What Business Owners Get Wrong About Succession Planning

Letting go of a business you built is rarely easy. Years of effort, decisions, and risks are tied to its success, which is why planning for what comes next may matter more than growth alone. Growth can fade; preparation can keep momentum. Without a clear path for transition, even a strong company can lose direction when pressure hits.

Business owners don’t need a 100-page manual to get this right; they just need a working system. A practical approach can include a living checklist, a few decision rules, and a rhythm for reviews. That way, when the time comes, you have a structure that supports continuity, protects ownership, and gives your team confidence.
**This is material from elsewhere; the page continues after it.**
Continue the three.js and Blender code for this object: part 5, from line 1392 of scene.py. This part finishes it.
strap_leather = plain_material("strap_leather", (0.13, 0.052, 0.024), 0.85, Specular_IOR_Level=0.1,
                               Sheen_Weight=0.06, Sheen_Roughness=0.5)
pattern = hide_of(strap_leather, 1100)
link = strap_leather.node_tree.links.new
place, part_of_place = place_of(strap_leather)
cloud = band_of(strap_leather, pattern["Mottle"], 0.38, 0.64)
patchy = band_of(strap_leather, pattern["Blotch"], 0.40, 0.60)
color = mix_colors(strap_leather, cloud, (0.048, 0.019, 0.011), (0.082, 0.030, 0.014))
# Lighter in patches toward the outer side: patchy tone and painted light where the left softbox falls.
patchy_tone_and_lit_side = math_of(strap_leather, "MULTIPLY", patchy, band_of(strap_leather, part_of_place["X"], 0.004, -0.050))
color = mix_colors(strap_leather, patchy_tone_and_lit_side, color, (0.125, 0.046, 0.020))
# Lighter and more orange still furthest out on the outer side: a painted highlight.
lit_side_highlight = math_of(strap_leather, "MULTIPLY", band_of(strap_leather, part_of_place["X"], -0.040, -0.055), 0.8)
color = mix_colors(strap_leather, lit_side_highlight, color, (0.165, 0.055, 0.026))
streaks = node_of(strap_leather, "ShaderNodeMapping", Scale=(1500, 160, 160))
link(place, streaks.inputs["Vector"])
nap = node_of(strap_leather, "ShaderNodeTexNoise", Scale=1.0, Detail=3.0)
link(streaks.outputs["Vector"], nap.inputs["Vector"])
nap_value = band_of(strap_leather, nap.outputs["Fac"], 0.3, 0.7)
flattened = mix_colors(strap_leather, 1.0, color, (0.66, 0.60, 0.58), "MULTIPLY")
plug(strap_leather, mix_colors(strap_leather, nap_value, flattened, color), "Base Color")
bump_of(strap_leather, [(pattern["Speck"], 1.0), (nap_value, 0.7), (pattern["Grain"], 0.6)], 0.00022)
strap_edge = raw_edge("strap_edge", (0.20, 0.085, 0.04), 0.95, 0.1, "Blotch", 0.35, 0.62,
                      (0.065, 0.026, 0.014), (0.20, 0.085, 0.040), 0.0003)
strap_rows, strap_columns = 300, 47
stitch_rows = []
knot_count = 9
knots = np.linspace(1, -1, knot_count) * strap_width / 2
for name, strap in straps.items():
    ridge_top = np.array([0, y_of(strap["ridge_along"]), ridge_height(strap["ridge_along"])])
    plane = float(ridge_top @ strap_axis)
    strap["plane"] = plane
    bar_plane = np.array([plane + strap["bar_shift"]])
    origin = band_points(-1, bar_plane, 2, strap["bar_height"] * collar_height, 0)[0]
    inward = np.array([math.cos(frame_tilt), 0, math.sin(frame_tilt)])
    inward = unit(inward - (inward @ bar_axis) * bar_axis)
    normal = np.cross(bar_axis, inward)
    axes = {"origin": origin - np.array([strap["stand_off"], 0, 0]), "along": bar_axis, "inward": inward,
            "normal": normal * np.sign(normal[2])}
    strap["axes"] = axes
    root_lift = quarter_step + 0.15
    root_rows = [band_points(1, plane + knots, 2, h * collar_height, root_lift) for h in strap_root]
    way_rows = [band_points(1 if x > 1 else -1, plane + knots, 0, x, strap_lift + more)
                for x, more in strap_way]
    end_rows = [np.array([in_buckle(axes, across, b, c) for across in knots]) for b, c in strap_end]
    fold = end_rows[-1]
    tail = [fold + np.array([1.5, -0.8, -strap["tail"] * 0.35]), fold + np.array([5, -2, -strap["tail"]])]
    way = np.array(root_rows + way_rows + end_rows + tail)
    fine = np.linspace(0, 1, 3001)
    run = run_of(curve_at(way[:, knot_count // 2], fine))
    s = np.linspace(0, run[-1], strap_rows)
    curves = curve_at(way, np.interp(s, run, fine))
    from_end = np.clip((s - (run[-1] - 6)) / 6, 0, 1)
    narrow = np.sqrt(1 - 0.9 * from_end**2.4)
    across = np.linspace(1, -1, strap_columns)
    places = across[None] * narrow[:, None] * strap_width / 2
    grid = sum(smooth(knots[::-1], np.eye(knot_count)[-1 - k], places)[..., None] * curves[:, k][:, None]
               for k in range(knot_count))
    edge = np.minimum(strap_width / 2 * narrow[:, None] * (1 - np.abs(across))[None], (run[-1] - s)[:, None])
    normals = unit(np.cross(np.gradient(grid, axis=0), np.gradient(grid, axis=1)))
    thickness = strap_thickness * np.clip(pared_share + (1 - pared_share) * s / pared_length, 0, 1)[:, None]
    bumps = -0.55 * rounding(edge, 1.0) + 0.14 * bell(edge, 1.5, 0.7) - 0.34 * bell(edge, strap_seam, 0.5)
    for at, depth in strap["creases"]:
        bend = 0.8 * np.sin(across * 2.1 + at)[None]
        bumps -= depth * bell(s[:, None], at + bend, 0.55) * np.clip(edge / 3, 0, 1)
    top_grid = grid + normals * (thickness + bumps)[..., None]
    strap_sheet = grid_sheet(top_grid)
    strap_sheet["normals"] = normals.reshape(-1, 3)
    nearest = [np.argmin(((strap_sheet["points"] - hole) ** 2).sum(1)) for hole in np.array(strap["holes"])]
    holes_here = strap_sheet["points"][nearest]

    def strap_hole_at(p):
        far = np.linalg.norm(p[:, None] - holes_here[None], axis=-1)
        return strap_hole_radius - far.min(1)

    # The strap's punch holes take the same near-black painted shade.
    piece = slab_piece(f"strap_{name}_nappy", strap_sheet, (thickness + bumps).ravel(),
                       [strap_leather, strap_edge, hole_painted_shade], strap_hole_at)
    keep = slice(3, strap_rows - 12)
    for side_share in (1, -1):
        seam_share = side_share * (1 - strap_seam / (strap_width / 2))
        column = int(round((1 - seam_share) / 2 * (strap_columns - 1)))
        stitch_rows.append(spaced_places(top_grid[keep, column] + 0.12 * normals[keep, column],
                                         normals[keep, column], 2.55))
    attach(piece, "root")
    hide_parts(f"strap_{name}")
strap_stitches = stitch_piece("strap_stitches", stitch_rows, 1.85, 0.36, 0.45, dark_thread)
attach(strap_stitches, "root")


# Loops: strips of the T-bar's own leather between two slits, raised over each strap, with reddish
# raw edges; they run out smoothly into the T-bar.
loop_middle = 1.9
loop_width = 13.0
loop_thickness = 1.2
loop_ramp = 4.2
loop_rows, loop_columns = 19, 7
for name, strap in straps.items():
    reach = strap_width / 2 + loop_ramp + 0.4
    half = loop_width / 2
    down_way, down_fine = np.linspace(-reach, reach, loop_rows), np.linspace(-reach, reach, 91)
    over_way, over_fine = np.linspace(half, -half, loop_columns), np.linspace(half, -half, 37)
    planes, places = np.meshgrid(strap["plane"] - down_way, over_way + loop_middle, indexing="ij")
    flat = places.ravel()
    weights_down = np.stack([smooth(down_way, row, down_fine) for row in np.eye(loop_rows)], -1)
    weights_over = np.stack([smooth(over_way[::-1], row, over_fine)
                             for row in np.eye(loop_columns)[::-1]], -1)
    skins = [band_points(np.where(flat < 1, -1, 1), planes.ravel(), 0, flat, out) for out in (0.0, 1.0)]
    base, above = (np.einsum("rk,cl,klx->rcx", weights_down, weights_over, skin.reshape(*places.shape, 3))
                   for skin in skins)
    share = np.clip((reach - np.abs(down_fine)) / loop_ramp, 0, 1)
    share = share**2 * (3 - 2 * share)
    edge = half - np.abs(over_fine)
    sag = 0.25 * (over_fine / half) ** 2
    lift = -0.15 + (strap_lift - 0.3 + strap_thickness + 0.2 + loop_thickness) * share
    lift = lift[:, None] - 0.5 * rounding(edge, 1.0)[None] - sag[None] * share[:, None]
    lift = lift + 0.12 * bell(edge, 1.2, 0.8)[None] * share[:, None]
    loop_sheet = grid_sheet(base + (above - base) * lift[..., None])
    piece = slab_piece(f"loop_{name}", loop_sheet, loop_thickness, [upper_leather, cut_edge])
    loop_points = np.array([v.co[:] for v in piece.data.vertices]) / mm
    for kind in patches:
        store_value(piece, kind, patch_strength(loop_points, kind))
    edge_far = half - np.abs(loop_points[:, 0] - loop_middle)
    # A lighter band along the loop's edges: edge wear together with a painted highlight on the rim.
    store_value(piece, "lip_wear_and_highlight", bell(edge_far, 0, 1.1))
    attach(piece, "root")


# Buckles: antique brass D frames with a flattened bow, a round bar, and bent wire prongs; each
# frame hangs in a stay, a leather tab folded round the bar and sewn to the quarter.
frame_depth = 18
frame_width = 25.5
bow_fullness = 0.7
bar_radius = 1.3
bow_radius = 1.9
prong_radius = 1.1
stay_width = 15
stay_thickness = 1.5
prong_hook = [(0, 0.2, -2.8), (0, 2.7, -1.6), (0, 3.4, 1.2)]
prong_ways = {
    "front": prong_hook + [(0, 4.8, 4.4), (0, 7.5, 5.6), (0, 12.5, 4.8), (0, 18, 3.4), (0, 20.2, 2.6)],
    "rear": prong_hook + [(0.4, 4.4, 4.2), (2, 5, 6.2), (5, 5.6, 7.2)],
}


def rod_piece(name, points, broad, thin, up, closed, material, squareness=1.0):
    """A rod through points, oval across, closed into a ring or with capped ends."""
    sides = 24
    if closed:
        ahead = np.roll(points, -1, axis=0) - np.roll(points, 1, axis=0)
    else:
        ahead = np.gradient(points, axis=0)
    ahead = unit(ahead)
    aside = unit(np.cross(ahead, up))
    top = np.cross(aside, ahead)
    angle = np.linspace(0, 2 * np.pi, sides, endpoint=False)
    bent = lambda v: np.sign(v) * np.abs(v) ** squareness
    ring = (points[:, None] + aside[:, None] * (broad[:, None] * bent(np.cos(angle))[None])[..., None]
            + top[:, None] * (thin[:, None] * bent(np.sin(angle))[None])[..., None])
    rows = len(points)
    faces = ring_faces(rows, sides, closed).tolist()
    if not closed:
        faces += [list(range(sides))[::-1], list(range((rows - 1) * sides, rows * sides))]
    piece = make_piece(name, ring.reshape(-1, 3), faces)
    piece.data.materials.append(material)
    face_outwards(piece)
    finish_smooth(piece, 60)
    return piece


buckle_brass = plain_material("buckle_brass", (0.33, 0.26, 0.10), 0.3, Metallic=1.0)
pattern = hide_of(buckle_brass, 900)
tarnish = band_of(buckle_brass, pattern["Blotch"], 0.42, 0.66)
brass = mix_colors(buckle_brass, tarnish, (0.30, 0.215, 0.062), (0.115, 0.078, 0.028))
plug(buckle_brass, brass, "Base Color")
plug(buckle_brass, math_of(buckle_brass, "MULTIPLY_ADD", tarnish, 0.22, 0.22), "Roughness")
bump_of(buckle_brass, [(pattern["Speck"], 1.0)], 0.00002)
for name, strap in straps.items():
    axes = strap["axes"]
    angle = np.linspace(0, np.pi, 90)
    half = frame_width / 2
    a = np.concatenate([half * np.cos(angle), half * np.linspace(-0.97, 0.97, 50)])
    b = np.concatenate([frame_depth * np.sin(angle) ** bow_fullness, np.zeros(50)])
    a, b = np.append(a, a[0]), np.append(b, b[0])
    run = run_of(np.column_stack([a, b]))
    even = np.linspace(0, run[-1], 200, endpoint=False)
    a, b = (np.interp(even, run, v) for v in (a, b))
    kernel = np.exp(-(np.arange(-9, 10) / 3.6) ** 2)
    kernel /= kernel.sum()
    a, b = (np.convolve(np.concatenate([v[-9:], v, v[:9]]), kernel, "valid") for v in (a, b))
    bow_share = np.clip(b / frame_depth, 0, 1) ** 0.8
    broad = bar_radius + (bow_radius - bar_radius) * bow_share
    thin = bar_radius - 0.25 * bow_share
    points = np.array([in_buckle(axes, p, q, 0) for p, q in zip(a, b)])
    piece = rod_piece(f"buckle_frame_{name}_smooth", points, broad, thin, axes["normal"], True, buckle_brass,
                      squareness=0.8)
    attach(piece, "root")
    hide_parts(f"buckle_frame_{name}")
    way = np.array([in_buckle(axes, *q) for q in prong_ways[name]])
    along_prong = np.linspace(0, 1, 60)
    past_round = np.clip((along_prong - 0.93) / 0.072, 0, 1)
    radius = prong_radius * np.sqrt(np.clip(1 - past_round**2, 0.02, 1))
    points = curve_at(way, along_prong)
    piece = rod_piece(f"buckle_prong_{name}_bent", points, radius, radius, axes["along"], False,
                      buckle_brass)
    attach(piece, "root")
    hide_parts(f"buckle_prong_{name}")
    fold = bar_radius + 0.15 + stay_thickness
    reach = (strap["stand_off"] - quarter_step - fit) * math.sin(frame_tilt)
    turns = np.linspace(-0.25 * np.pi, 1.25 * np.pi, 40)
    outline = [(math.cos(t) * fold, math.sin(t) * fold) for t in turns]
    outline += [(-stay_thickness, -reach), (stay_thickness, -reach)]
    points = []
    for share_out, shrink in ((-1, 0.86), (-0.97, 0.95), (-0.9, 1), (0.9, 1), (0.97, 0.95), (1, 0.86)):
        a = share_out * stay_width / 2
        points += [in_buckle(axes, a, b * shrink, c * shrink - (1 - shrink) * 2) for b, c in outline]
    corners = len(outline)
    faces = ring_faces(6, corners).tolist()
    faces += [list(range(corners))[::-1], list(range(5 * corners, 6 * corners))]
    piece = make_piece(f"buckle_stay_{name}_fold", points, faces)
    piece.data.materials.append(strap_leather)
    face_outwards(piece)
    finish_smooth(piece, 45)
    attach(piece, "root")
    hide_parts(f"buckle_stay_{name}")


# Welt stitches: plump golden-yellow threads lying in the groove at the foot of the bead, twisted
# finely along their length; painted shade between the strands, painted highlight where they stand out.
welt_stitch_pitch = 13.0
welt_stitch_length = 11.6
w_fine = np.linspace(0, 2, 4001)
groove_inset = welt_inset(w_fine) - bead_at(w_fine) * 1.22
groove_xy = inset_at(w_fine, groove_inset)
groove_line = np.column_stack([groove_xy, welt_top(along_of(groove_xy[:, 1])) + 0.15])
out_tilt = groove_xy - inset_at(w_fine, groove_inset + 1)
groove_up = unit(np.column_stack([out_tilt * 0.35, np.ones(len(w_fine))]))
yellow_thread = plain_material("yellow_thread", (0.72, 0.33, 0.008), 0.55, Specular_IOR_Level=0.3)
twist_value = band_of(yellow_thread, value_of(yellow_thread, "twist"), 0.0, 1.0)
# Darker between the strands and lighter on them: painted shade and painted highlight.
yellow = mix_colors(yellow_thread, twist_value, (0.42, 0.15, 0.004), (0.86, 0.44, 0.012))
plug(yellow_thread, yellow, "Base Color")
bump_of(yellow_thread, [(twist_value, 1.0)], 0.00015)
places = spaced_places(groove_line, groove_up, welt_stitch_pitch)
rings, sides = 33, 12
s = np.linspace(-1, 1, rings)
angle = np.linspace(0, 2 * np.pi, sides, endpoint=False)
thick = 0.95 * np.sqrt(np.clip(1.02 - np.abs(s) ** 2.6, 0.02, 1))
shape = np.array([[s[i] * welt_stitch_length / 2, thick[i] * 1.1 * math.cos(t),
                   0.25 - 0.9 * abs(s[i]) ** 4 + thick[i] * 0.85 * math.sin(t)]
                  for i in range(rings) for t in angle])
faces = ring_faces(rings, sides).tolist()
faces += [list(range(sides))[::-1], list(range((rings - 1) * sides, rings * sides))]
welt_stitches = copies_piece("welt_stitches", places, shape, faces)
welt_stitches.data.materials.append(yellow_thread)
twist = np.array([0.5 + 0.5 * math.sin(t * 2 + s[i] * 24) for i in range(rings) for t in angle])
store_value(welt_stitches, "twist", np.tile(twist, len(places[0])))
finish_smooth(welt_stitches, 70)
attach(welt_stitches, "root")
Owners Often Get The Wrong Idea About Succession Planning

Many owners treat succession planning like a one-time document when it can work better as an ongoing strategic process. A practical plan may include simple triggers (age, profit targets, debt ratios) that cue next steps, a regular review rhythm (quarterly check-ins, annual cap-table cleanups), and a basic “deal-ready” folder (clean financials, key contracts, customer mix). Without pieces like these, the succession planning process can drift, and funding or timing may get harder than it needs to be.

Entity details also matter more than people expect. Misaligned ownership classes, S-corp eligibility issues (like ineligible shareholders), or cap-table errors can slow or even block a transfer. Change-of-control clauses in leases, vendor agreements, or executive contracts may quietly set the price, timing, or leverage of a handoff; a quick review now can save headaches later for your organization.

Before the sale, optimizing ownership for tax liabilities, setting up entities to receive the proceeds, and determining how you will structure the liquidity is important. Families that plan for liquidity in advance can save on taxes, have better control of assets, and create generational planning across family members.

Finally, choosing a successor shouldn’t be a popularity contest. It can help to start with the job the business will need in three to five years, tie that to a few measurable outcomes (cash flow, win rates, on-time delivery), and then compare succession candidates against those needs with real evidence. This keeps selection grounded in what the role will demand, not just who has been around the longest at the executive level.

One more practical tip: you can pilot responsibilities before making them permanent. Rotating ownership of a P&L, letting candidates lead a customer renewal, or assigning a debt-covenant review may surface gaps early. Small trials like these can build confidence and reduce surprises when the title changes, especially if you’re weighing succession options among potential successors and potential leaders

The Risk of Having No Succession Planning at All

The first risk is an authority gap. If no one is formally authorized to sign, wire, or approve key items, payroll can be delayed, purchase orders may sit, and credit lines can’t be drawn. Compliance tasks, including licenses, certifications, and tax filings, can slip, which may lead to penalties or interruptions, even if sales appear fine on paper. These pitfalls can snowball during a leadership change.

Financing and contracts can also be affected. Many loan agreements and major customer deals include change-of-control or “key person” language; without a documented plan, you might unintentionally trigger a default, higher pricing, or early termination. Insurance carriers may re-rate policies or deny certain claims if leadership changes without proper notice; this is ample justification to refine your planning now.

Value erosion tends to follow. Projects pause while teams wait for signatures, service levels can dip, discounts creep into the pipeline, and senior staff may start taking calls. Without clear responsibilities, access handoffs, and signatory updates, the market can price in execution risk, and the premium you hoped to capture may fade before you realize it.

A simple communication playbook can help prevent this. Designate spokespeople, draft a short message for employees, customers, lenders, and vendors, and set a 30-, 60-, and 90-day update cadence. Even a lightweight plan can steady expectations with key stakeholders, which may protect momentum while the longer-term succession transition unfolds.